_GOAL_
Gather all lines from the material that contain "hinge".
>> Begin RECORDS FOR THIS EXERCISE
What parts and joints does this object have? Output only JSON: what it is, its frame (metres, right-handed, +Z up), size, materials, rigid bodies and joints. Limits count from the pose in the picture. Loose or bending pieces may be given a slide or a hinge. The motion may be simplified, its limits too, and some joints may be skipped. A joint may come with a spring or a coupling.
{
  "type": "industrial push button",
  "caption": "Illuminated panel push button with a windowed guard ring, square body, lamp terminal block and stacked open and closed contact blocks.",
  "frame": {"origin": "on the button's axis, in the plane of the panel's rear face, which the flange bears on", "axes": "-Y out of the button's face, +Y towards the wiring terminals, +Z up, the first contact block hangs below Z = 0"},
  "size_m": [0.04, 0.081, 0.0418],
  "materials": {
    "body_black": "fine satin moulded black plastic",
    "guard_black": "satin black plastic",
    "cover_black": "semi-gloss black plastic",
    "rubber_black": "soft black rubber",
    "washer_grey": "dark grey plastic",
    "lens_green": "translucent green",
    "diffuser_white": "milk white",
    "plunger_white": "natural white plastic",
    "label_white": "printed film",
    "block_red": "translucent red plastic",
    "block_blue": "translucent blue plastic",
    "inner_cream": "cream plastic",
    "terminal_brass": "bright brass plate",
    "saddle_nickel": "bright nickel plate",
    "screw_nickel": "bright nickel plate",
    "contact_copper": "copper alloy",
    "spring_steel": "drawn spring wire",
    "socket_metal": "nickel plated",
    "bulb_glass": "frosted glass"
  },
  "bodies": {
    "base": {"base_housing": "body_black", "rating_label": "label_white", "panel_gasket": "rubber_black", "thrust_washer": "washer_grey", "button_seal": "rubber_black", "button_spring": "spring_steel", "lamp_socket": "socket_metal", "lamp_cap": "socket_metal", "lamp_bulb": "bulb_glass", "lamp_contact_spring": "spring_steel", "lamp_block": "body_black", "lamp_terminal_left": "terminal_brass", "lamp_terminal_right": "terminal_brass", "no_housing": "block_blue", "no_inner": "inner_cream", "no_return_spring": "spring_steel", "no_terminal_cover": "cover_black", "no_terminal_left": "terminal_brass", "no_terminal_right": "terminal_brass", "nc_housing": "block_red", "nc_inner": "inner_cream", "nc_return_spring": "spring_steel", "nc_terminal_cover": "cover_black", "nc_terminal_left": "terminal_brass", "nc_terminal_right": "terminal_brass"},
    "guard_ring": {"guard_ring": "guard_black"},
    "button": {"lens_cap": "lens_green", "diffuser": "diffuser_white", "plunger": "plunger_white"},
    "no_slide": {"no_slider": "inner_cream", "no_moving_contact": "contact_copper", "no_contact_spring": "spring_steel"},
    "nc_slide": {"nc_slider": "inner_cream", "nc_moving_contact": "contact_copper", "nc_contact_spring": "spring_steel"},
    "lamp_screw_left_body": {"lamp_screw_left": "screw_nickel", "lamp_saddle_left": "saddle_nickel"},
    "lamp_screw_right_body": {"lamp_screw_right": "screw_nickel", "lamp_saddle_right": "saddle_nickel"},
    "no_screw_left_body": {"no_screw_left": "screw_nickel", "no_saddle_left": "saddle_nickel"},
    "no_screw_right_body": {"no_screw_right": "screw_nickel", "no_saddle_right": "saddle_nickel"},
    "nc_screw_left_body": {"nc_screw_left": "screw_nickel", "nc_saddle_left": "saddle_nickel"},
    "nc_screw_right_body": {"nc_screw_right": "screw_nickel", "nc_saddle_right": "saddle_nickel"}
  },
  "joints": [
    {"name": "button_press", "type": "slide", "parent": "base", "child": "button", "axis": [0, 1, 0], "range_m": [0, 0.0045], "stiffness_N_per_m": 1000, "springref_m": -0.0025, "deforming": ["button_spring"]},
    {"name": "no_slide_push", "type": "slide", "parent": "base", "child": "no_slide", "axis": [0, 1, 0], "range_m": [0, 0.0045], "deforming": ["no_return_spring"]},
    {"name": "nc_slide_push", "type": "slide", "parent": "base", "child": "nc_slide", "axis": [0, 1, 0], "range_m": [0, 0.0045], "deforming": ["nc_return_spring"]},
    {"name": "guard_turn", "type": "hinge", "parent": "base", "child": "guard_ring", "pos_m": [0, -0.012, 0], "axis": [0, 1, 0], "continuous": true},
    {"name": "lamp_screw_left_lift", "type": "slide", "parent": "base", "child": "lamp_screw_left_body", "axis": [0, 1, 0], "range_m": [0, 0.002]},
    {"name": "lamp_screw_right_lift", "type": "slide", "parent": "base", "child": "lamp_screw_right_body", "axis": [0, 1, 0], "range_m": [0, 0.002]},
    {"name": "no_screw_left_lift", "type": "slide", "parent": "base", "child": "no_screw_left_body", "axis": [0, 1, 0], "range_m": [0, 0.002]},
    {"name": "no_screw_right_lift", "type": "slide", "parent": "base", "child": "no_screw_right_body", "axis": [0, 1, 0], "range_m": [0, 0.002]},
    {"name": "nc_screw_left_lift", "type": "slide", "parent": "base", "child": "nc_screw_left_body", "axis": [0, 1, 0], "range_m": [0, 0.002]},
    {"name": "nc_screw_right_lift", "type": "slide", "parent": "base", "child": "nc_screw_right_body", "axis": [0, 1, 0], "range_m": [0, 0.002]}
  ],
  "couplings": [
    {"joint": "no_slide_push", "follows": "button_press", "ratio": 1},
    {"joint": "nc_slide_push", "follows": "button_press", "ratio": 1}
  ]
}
>> End RECORDS FOR THIS EXERCISE
>> Begin RECORDS FOR THIS EXERCISE
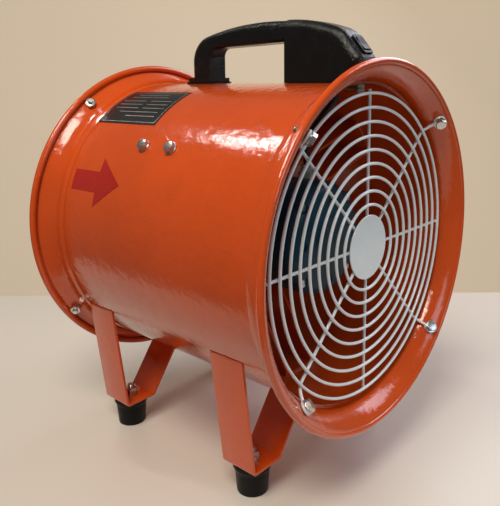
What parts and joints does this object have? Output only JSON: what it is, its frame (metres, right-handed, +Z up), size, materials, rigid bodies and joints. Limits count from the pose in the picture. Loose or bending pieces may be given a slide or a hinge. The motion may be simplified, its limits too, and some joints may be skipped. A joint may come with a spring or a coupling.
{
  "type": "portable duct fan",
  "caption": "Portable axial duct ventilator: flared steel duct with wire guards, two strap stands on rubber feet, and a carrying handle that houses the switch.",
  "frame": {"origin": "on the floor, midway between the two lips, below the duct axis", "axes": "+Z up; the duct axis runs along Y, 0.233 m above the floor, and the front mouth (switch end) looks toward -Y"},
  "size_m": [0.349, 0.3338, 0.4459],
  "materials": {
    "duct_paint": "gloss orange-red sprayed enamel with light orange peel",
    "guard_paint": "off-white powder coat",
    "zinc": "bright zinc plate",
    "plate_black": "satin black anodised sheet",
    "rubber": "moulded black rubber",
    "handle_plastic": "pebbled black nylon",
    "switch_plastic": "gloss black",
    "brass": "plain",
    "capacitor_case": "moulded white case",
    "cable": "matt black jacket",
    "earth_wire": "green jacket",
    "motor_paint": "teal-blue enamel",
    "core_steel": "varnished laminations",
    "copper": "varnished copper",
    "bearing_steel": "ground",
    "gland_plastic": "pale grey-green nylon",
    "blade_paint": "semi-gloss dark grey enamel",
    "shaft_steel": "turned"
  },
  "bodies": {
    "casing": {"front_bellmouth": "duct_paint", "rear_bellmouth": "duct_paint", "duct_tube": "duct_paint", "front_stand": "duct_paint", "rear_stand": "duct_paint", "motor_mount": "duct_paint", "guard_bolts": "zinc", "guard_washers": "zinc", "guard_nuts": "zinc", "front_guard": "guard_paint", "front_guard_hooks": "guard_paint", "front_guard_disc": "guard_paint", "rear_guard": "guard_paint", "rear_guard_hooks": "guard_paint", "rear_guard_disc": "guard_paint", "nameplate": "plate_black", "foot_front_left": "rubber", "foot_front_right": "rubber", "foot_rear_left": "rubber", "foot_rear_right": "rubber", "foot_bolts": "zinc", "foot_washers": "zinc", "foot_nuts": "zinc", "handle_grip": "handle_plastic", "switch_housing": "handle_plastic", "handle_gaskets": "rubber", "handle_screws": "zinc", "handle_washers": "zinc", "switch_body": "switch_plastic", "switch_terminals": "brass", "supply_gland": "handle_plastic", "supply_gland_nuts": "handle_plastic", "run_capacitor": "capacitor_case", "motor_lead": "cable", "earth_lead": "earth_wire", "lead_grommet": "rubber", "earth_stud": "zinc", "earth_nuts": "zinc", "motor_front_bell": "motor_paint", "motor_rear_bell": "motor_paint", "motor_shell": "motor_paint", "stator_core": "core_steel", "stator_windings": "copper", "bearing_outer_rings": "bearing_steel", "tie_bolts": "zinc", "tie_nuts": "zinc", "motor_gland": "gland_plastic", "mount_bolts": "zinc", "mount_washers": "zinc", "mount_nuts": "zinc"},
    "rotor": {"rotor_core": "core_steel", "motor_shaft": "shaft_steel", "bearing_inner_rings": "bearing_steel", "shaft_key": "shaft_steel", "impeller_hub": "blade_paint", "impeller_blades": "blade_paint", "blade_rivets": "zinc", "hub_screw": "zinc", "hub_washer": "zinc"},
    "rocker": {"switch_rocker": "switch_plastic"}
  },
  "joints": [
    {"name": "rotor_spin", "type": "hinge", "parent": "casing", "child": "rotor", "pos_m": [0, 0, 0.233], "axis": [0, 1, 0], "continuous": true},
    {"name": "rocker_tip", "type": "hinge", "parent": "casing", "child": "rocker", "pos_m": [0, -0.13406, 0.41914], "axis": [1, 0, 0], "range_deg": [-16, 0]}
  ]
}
>> End RECORDS FOR THIS EXERCISE
_CORRECT ANSWER_
What parts and joints does this object have? Output only JSON: what it is, its frame (metres, right-handed, +Z up), size, materials, rigid bodies and joints. Limits count from the pose in the picture. Loose or bending pieces may be given a slide or a hinge. The motion may be simplified, its limits too, and some joints may be skipped. A joint may come with a spring or a coupling.
    {"name": "guard_turn", "type": "hinge", "parent": "base", "child": "guard_ring", "pos_m": [0, -0.012, 0], "axis": [0, 1, 0], "continuous": true},
What parts and joints does this object have? Output only JSON: what it is, its frame (metres, right-handed, +Z up), size, materials, rigid bodies and joints. Limits count from the pose in the picture. Loose or bending pieces may be given a slide or a hinge. The motion may be simplified, its limits too, and some joints may be skipped. A joint may come with a spring or a coupling.
    {"name": "rotor_spin", "type": "hinge", "parent": "casing", "child": "rotor", "pos_m": [0, 0, 0.233], "axis": [0, 1, 0], "continuous": true},
    {"name": "rocker_tip", "type": "hinge", "parent": "casing", "child": "rocker", "pos_m": [0, -0.13406, 0.41914], "axis": [1, 0, 0], "range_deg": [-16, 0]}